Es gibt aber tatsächlich noch ein weiteres Szenario. Du hast es in einem Deiner vorherigen Beiträge schon einmal angesprochen. Das Szenario des Fehlurteils.
Was wäre, wenn es keine Vergewaltigung gab? Kurt Werner Wichmann nimmt das Mädchen im Auto mit, beide sind sich sofort sympathisch und haben kurz darauf in einem abgelegenen Waldabschnitt einvernehmlichen Sex. Er würgt sie im Rahmen seiner sexuellen Fantasie, aber die junge Frau wird nicht bewusstlos. Beide setzen nach dem Sex die Fahrt fort und er bringt sie zu dem zuvor vereinbarten Ort.
Die junge Frau geht nach Hause und bemerkt erst am nächsten Morgen, dass sie stark sichtbare Würgemale am Hals hat, die von ihren Eltern bemerkt werden. Das Mädchen ist minderjährig und wir sind im Jahr 1969/70.
Die Abhängigkeit und untergeordnete Rolle der Frauen war damals noch sehr ausgeprägt. Die Volljährigkeit lag noch bei 21 Jahren.
Was sollte die junge Frau ihren Eltern nun erzählen, woher die Würgemale stammten? Ist es auszuschließen, dass aus einvernehmlichem Sex eines jungen, minderjährigen Mädchens eine Vergewaltigung wurde, weil sie sich nicht anders zu erklären wusste? Das würde jedenfalls erklären, warum Kurt Werner Wichmann zur Polizei ging, um den Sachverhalt richtig zu stellen.
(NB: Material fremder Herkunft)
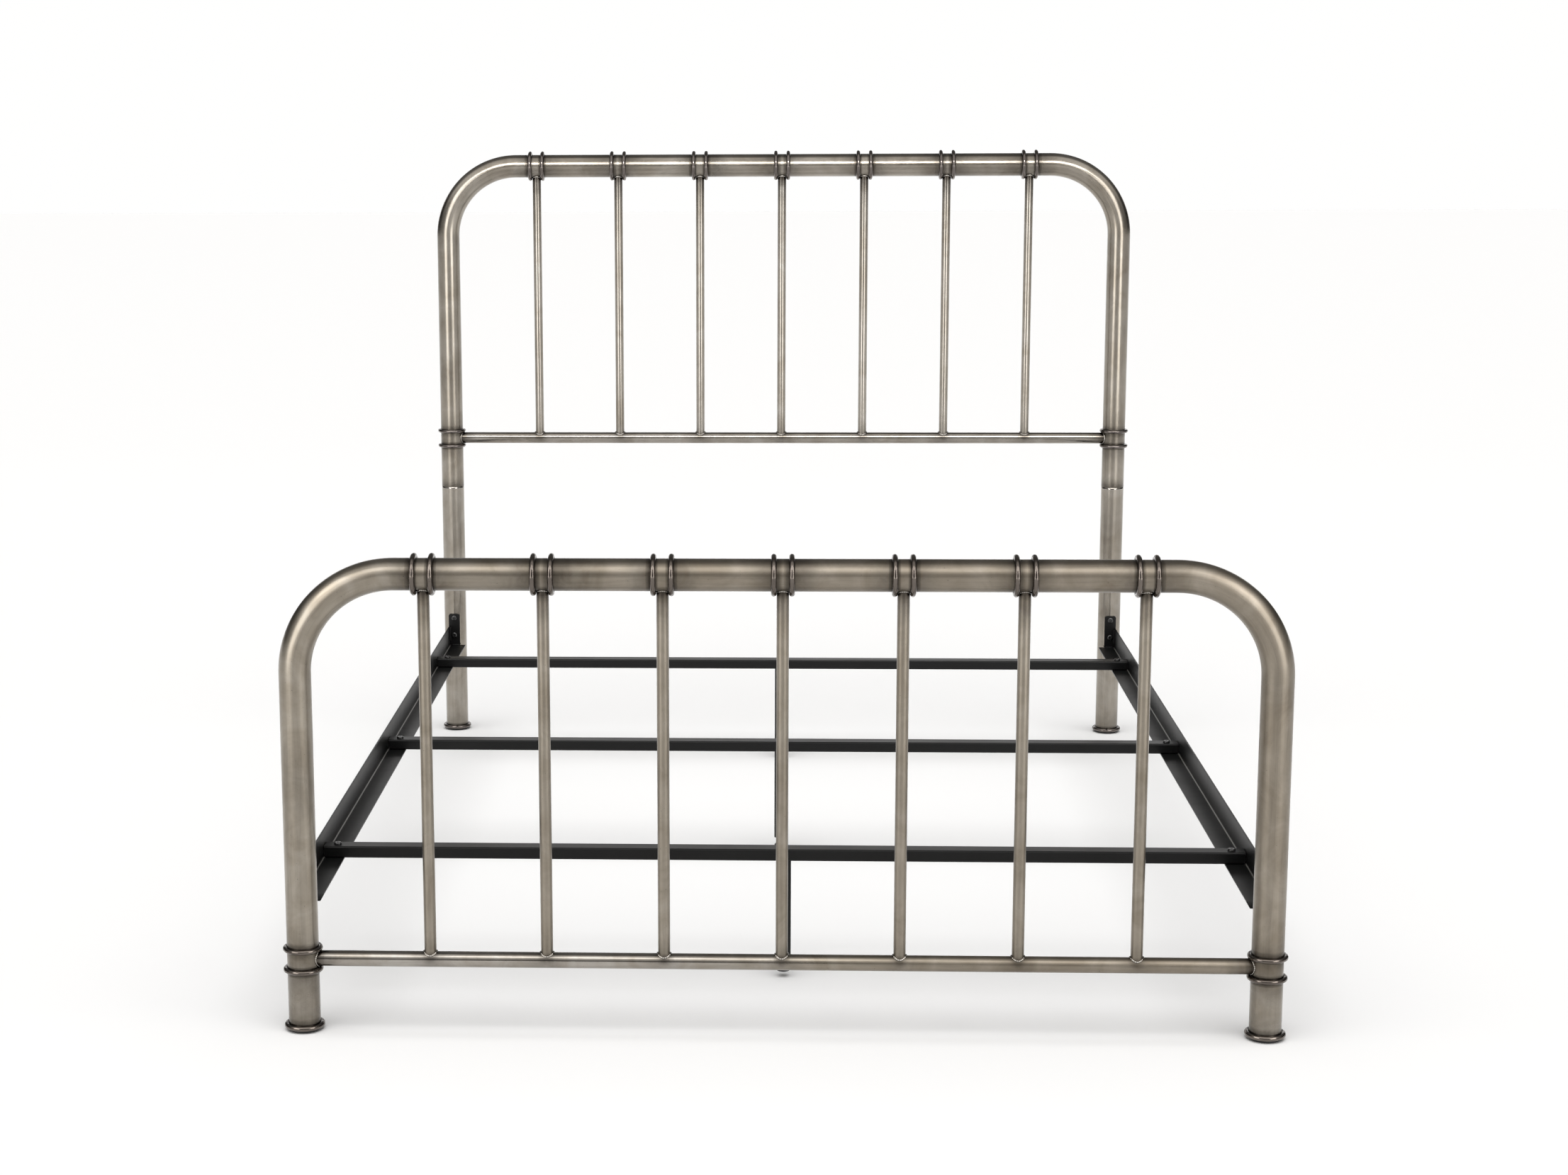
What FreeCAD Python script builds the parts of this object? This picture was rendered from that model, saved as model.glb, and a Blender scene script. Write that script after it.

Naiv wäre es dann dennoch gewesen zu glauben, dass er als vorbestrafter Straftäter aus dieser Geschichte in irgendeiner Art und Weise wieder raus gekommen wäre.
Es gibt an dieser Variante aber noch einen Punkt, der durchaus auch für dieses Szenario sprechen würde. Die junge Frau kann bei den polizeilichen Vernehmungen (die Anzeige musste ja durch die Erziehungsberechtigten erstattet werden) die Automarke und das Kennzeichen kaum zu Protokoll gegeben haben, denn dann hätte Kurt Werner Wichmann nicht zur Polizei gehen müssen. Die wären nämlich dann gleich zu ihm gekommen.
Somit könnte die junge Frau der Erstattung einer Strafanzeige auf Drängen ihrer Eltern zugestimmt haben, bei der Frage nach dem Fahrzeug und dem Kennzeichen aber behauptet haben sich nicht mehr erinnern zu können.
Lars01 schrieb:Werden von der Polizei eigentlich auch Vergewaltigungsfälle ohne eine versuchte oder vollendete Tötung untersucht auf eine mögliche Täterschaft von KWW?
Durch die Clearingstelle der POL LG wurde ein Profil von Kurt Werner Wichmann bereitgestellt, auf das andere Polizeidienststellen zugreifen können, die für ungeklärte Fälle Datenabgleiche vornehmen können. Das Delikt selbst ist dabei nicht entscheidend, sondern der Umstand das Merkmale des Tatverdächtigen mögliche Übereinstimmungen aufweisen könnten.